I guess that I am used to the more direct approach. I have never really dated. I have had two, five year relationships, both in my younger years, for the last 5 five years things have been a bit different. Back then things were a bit different, you would meet someone at a party or a club, have a cheeky snog, swap numbers and things would go from there. You knew for sure that they were interested and you would see how things developed from there. That is how it happened when we were young. Here is what I have discovered in the last week, it still happens like that for the very young.

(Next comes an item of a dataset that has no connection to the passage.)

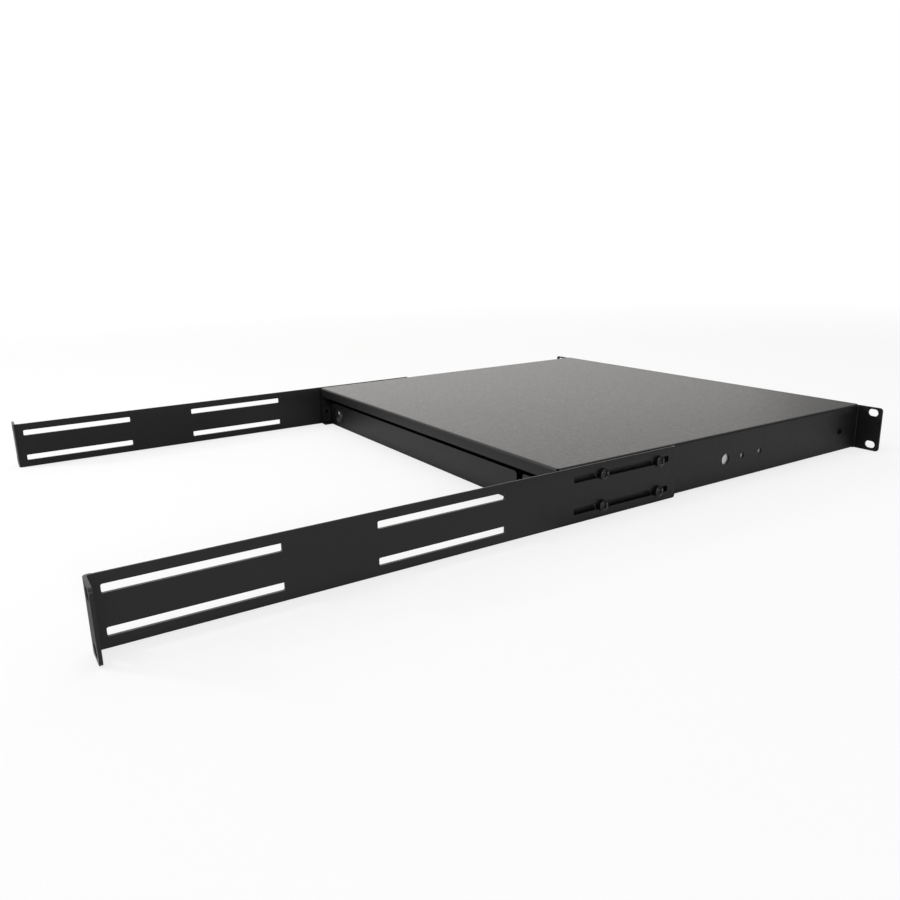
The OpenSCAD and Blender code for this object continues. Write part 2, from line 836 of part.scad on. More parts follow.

Last Friday night, after what was a great night at my now closed local, a group of us were sitting around, just as the bar was closing, and a friend was bemoaning about how he needed to get back out there and go clubbing. I agreed and offered to go with him. He said how about now. I was not keen for now, I am not feeing very attractive at the moment and had loads to do the next day, I was not up for a big night. I was peer pressured into going out and reluctantly nipped across the road to where I am housesitting, put on some heels and a nicer t-shirt and headed out into Clapham. Wow, am I glad that I did. As I said I am not feeling hugely confident at the moment. We got there and what is normally a busy club was a bit quiet. It was the Christmas week after all. At about 12.45 it started to get busier and that is when the fun began. My friend went to the bathroom and that is when three young men started dancing with me. When I say young, I mean that they were easily under 25, in fact they would be lucky to be 24. My friend came back and instantly went into protection stance, I assured him it was fine. After a cheeky snog with one of them, they were chucked out of the bar for being too drunk. I thought it was hilarious. During the course of the night I was hit on a number of times and even had a really lovely girl tell me that I looked amazing and that is was the casually cool that always looked the best. I came home with a massive smile on my face and called the evening a success.

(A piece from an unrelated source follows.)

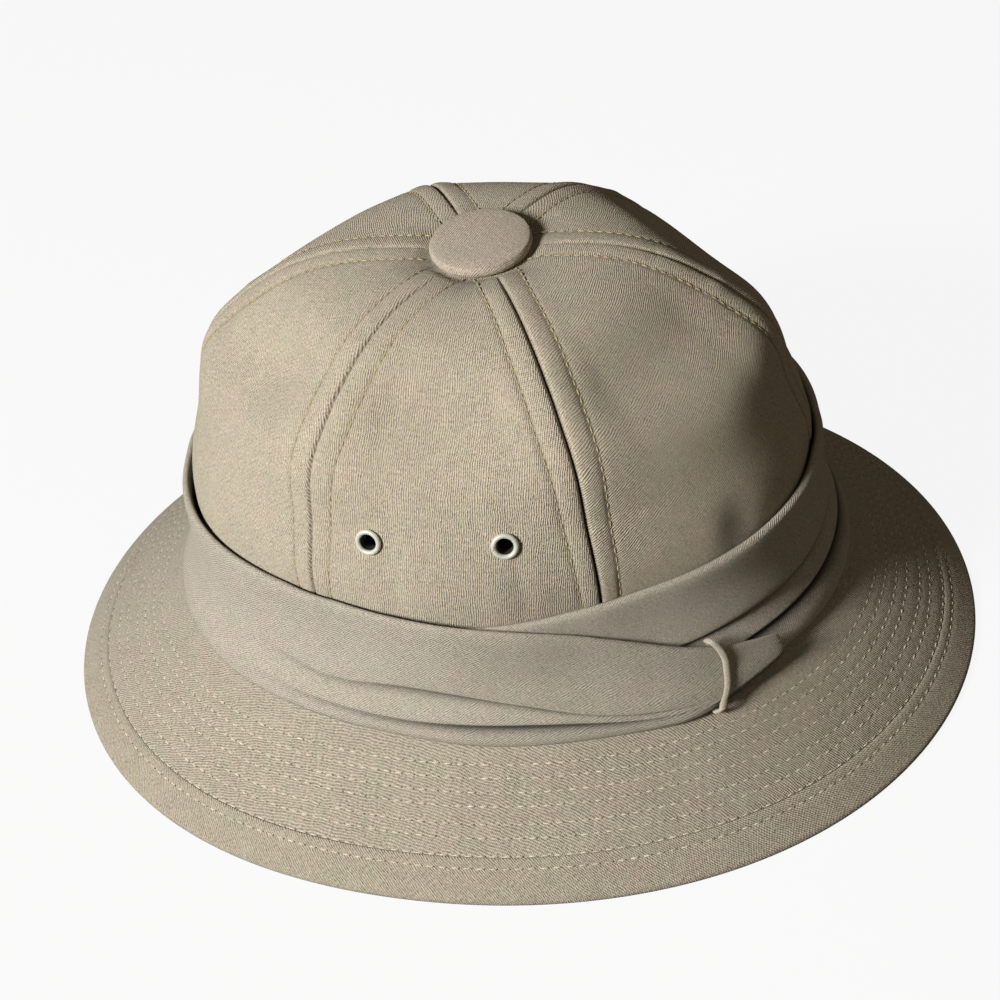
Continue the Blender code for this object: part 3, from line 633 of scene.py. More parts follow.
def eyelet(name, angle):
    """Tube through the wall with a rolled flange outside and a flatter one inside."""
    bore = EYELET_BORE_RADIUS
    tube = bore + EYELET_TUBE_WALL
    flange = EYELET_FLANGE_RADIUS
    thick = EYELET_FLANGE_THICKNESS
    outer = 1.3 * EYELET_CLEARANCE
    inner = -CROWN_WALL - 2 * EYELET_CLEARANCE
    roll = [(flange + (bore - flange) / 2 * (1 - math.cos(turn)), outer + thick * 1.2 * math.sin(turn))
            for turn in np.radians((8, 25, 45, 65, 90, 115, 135, 155, 172))]
    profile = [(tube, outer), (flange - 0.0001, outer)] + roll
    profile += [(bore, inner - thick / 2), (bore + thick, inner - thick), (flange, inner - thick / 2),
                (flange, inner), (tube, inner)]
    bm = bmesh.new()
    verts = [bm.verts.new((radius, 0.0, height)) for radius, height in profile]
    edges = [bm.edges.new(pair) for pair in zip(verts, verts[1:] + verts[:1])]
    bmesh.ops.spin(bm, geom=verts + edges, axis=(0, 0, 1), cent=(0, 0, 0), angle=2 * math.pi,
                   steps=EYELET_STEPS, use_merge=True)
    bmesh.ops.remove_doubles(bm, verts=bm.verts, dist=1e-6)
    bmesh.ops.recalc_face_normals(bm, faces=bm.faces)
    # Faces inside the tube take the second material, the bore's near-black painted shade
    for face in bm.faces:
        centre = face.calc_center_median()
        if math.hypot(centre.x, centre.y) < tube and centre.z < outer - 0.2 * thick:
            face.material_index = 1
    bmesh.ops.transform(bm, matrix=eyelet_place(angle), verts=bm.verts)
    return finished(name + "_ring", bm, 60.0)


paint = painted_metal("eyelet_paint", PAINT_COLOUR)
bore_shade = painted_metal("eyelet_bore_shade_metal", BORE_SHADE_COLOUR)
for side, middle in (("left", 0.0), ("right", 180.0)):
    for number, angle in (("1", middle - EYELET_ANGLE), ("2", middle + EYELET_ANGLE)):
        ring = eyelet(f"eyelet_{side}_{number}", angle)
        ring.data.materials.append(paint)
        ring.data.materials.append(bore_shade)
        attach(ring, "root")
        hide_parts(f"eyelet_{side}_{number}")

# Top button: a domed metal shell covered with a round of the crown cloth pulled in underneath,
# fixed through the panel tips by its post. The cloth's weave runs straight across the dome.
BUTTON_HEIGHT = 0.0048
BUTTON_POST_RADIUS = 0.0022
BUTTON_POST_LENGTH = 0.0050
BUTTON_EDGE_ROLL = 0.0022
BUTTON_STEPS = 96
BUTTON_COLOUR = (0.51, 0.435, 0.345)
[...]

I don't know what is in the water at the moment, but on NYE I was hit on by another very young man, but I am playing by the international rules of half your age, plus seven and its o.k. from there on up. O.k. he was just within this bracket at 23, but you know what he was hot and he came onto me, so I see nothing wrong with it. (I was laughing as the second this young man laid so much as a finger on me, my protector popped up again and I had to reassure him that it was fine, I was happy with what was going on, almost like there was a sixth sense that I might need him. You know who you are and I love you for this – lets club again soon huh!). This man knew what he wanted and made it very clear. Tell me what you want, make it clear and I am much more likely to respond. This past week has done wonders for my self esteem.

I am not good a game playing, I think that as we get older, that we tend to become a bit more reserved, our days of going clubbing, getting tipsy and pashing people come to an end. People pair off and settle down. The socially acceptable situations where it's o.k. to snog random strangers diminish. Except for some of us that does not happen. We are left with flirting with people who we think might be interested, being too scared to make a move and getting gradually worse self esteem. Which is why I am advocating that we look to bring back some of the confidence that we had when we were young. The directness. The assurance that there is nothing lost if it does not work out. I am not saying that its easy, but at the moment I feel good about myself and that shows and draws others in. I know that I will not be this brave forever, that I will still have my dark moments where all I can see are my flaws, but I have to learn to work with what I have and love me for me. And as my Mum loves to tell me, my Grandma was older than my Grandad and it worked out fine for them, don't worry about peoples ages. Go Grandma.

So there you have it, 2013 has started off with a bang. Its going to be a good year, new job, new visa (cross your fingers), new experiences and new men. Yay!